SOURCE EXCERPT —
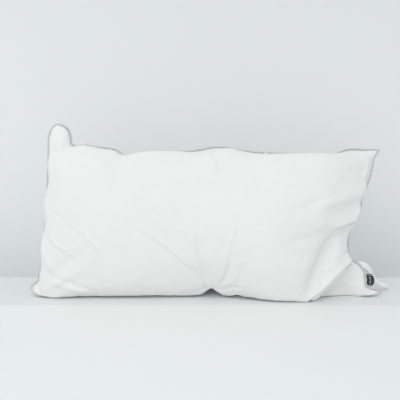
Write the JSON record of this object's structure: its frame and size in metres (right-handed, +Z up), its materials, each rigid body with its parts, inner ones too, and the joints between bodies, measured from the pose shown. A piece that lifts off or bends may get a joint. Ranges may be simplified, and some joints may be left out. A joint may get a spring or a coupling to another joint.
{
  "type": "bed pillow",
  "caption": "Rectangular bed pillow with corded piping all round, standing on its long edge and leaning slightly back.",
  "frame": {"origin": "on the resting surface, under the middle of the pillow's length and depth", "axes": "+X along the length, to the right seen from the front; +Y through the thickness, from the front to the back; +Z up, from the long edge it stands on to the other one"},
  "size_m": [0.8332, 0.183, 0.3894],
  "materials": {
    "panel_fabric": "matt down-proof cotton, plain weave",
    "fibre_filling": "lofted polyester fibre",
    "piping_fabric": "matt cotton bias tape",
    "cotton_cord": "twisted cotton cord",
    "sewing_thread": "spun polyester thread",
    "woven_label": "woven damask ribbon",
    "satin_label": "thin satin ribbon, slightly glossy"
  },
  "bodies": {
    "root": {"front_panel": "panel_fabric", "back_panel": "panel_fabric", "filling": "fibre_filling", "piping_tape": "piping_fabric", "piping_cord": "cotton_cord", "seam_thread": "sewing_thread", "closing_thread": "sewing_thread", "brand_label": "woven_label", "care_label_upper": "satin_label", "care_label_lower": "satin_label"}
  },
  "joints": []
}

TASK REQUIREMENTS — Return the whole listing exactly, with every line included.

REPLY TO THE TASK —
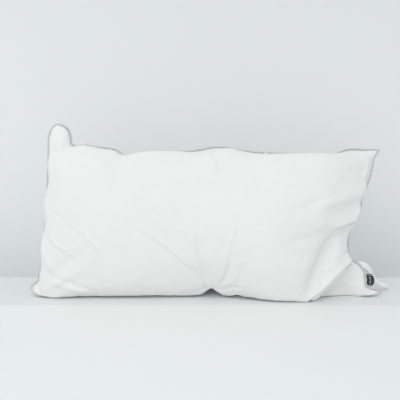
Write the JSON record of this object's structure: its frame and size in metres (right-handed, +Z up), its materials, each rigid body with its parts, inner ones too, and the joints between bodies, measured from the pose shown. A piece that lifts off or bends may get a joint. Ranges may be simplified, and some joints may be left out. A joint may get a spring or a coupling to another joint.
{
  "type": "bed pillow",
  "caption": "Rectangular bed pillow with corded piping all round, standing on its long edge and leaning slightly back.",
  "frame": {"origin": "on the resting surface, under the middle of the pillow's length and depth", "axes": "+X along the length, to the right seen from the front; +Y through the thickness, from the front to the back; +Z up, from the long edge it stands on to the other one"},
  "size_m": [0.8332, 0.183, 0.3894],
  "materials": {
    "panel_fabric": "matt down-proof cotton, plain weave",
    "fibre_filling": "lofted polyester fibre",
    "piping_fabric": "matt cotton bias tape",
    "cotton_cord": "twisted cotton cord",
    "sewing_thread": "spun polyester thread",
    "woven_label": "woven damask ribbon",
    "satin_label": "thin satin ribbon, slightly glossy"
  },
  "bodies": {
    "root": {"front_panel": "panel_fabric", "back_panel": "panel_fabric", "filling": "fibre_filling", "piping_tape": "piping_fabric", "piping_cord": "cotton_cord", "seam_thread": "sewing_thread", "closing_thread": "sewing_thread", "brand_label": "woven_label", "care_label_upper": "satin_label", "care_label_lower": "satin_label"}
  },
  "joints": []
}